The Ecological Metadata Language (EML) is one of the most widely adopted metadata standards in the environmental and ecological sciences. Developed to address the need for comprehensive, machine-readable documentation of research datasets, EML provides a modular XML-based schema that captures everything from basic bibliographic information to detailed descriptions of spatial coverage, taxonomic scope, research methods, and data table structures. Its adoption spans thousands of data repositories worldwide, making it a cornerstone of open data practices in ecology and earth science.
Background
EML originated in 1997 at the National Center for Ecological Analysis and Synthesis (NCEAS) at the University of California, Santa Barbara. Its creation was motivated by a report from the Ecological Society of America's Committee on the Future of Long-Term Ecological Data and by foundational work on ecological metadata by William Michener and colleagues. Version 1.0 was used internally at NCEAS, with subsequent internal releases (1.2, 1.3, 1.4) closely following the committee's recommendations.
With Version 2.0, EML transitioned to a community-maintained, open specification. Significant improvements in the 2.x series drew on practical experience at NCEAS and extensive feedback from the Long Term Ecological Research (LTER) Network's information managers. Version 2.1 introduced internationalization support, while version 2.2.0, released in 2019, added semantic annotations, data paper support, structured funding information, and dataset licensing — reflecting the evolving landscape of FAIR data principles and open science.
Purpose & Scope
EML is designed for documenting any research data relevant to observational disciplines, with a primary focus on ecology, earth science, and environmental science. It serves researchers, data managers, repository operators, and software developers who need to describe datasets in a structured, interoperable way.
The standard addresses several layers of data documentation:
- Resource identification: titles, creators, keywords, citations, and DOIs
- Coverage: geographic, temporal, and taxonomic extents
- Methods and protocols: detailed descriptions of research methodologies
- Data structure: entity types, attributes, measurement scales, and constraints for data tables, spatial rasters, spatial vectors, and other data formats
- Semantic annotations: formal links to ontology terms using RDF-compatible annotations
- Project context: funding sources, project descriptions, and personnel
Key Modules
EML is organized into a modular architecture with specialized sub-schemas:
| Module | Purpose |
|---|---|
| eml | Root container module |
| eml-resource | Base bibliographic information |
| eml-dataset | Dataset-specific metadata |
| eml-literature | Citation information |
| eml-software | Software-specific metadata |
| eml-protocol | Research protocol descriptions |
| eml-dataTable | Tabular data structure |
| eml-attribute | Variable/column-level descriptions |
| eml-coverage | Geographic, temporal, taxonomic extents |
| eml-methods | Research methodology |
| eml-project | Research project context |
| eml-physical | File format and distribution |
| eml-party | People and organizations |
| eml-semantics | Semantic annotation support |
| eml-spatialRaster | Gridded geospatial data |
| eml-spatialVector | Vector geospatial data |
Serializations & Technical Formats
EML is defined entirely in XML Schema (XSD). Documents are validated against the schema using standard XML validation tools, and an EML-specific validity parser enforces additional content reference constraints beyond what XSD alone can express. The canonical namespace for version 2.2.0 is https://eml.ecoinformatics.org/eml-2.2.0.

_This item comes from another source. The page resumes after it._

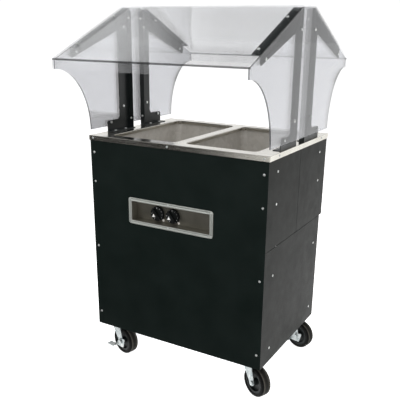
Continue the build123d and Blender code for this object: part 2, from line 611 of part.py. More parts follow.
def canopy_leg(name, side, facing):
    """Bent-plate leg: foot, post and roof arm, with flanges turned in along three edges."""
    arm_low = ARM_LOW_Z - (LEG_ARM_Y - LEG_POST_OUT) * ARM_LOW_SLOPE
    plate_x = side * LEG_IN
    with BuildPart() as leg:
        with BuildSketch(Plane.YZ.offset(plate_x)):
            with BuildLine():
                outline = FilletPolyline(
                    (facing * LEG_POST_IN, DECK_TOP),
                    (facing * LEG_FOOT_Y, DECK_TOP),
                    (facing * LEG_FOOT_Y, LEG_FOOT_TOP),
                    (facing * LEG_POST_OUT, LEG_FOOT_TOP),
                    (facing * LEG_POST_OUT, ARM_LOW_Z),
                    (facing * LEG_ARM_Y, arm_low),
                    (facing * LEG_ARM_Y, roof_under(LEG_ARM_Y)),
                    (facing * PLATEAU_Y, roof_under(PLATEAU_Y)),
                    (facing * LEG_POST_IN, roof_under(PLATEAU_Y)),
                    radius=[0.5, 9, 20, 8, 9, 0.5, 0.5],
                )
                Line(outline @ 1, outline @ 0)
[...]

EML documents can be authored using text editors, XML-specific tools like Oxygen, scripting libraries such as the R EML package, or web-based metadata editors like MetacatUI. The schema supports content references between elements, allowing complex data packages to be described without redundancy.
Governance & Maintenance
EML is maintained by a community of voluntary project members coordinated through NCEAS. Decisions are made by consensus among current project maintainers. Development occurs in feature branches on GitHub, with contributions accepted via pull requests. Discussion takes place on a dedicated Slack channel and through the GitHub issue tracker.
The specification is versioned using a major.minor.patch scheme, with backward compatibility maintained within major versions. The project is funded through NCEAS, with support from the University of California, Santa Barbara, the State of California, and multiple National Science Foundation grants.
Notable Implementations
EML is the primary metadata standard for the Knowledge Network for Biocomplexity (KNB) data repository, the DataONE federation, and the LTER Network Information System. It is used by the Environmental Data Initiative (EDI) and by numerous individual research groups and field stations. The Arctic Data Center, the National Ecological Observatory Network (NEON), and many biodiversity data platforms also use EML for dataset documentation.
Tools supporting EML include the R EML package (part of rOpenSci), the Metacat data management system, and MetacatUI, a web-based metadata editor.
Related Standards
EML exists within a broader ecosystem of scientific metadata standards. It is complementary to Darwin Core (for biodiversity occurrence data), ISO 19115 (for geospatial metadata), and DataCite (for dataset citation). EML's semantic annotation features in version 2.2.0 allow bridging to linked data standards and ontologies such as the Semantic Web for Earth and Environmental Terminology (SWEET) and the Environment Ontology (ENVO).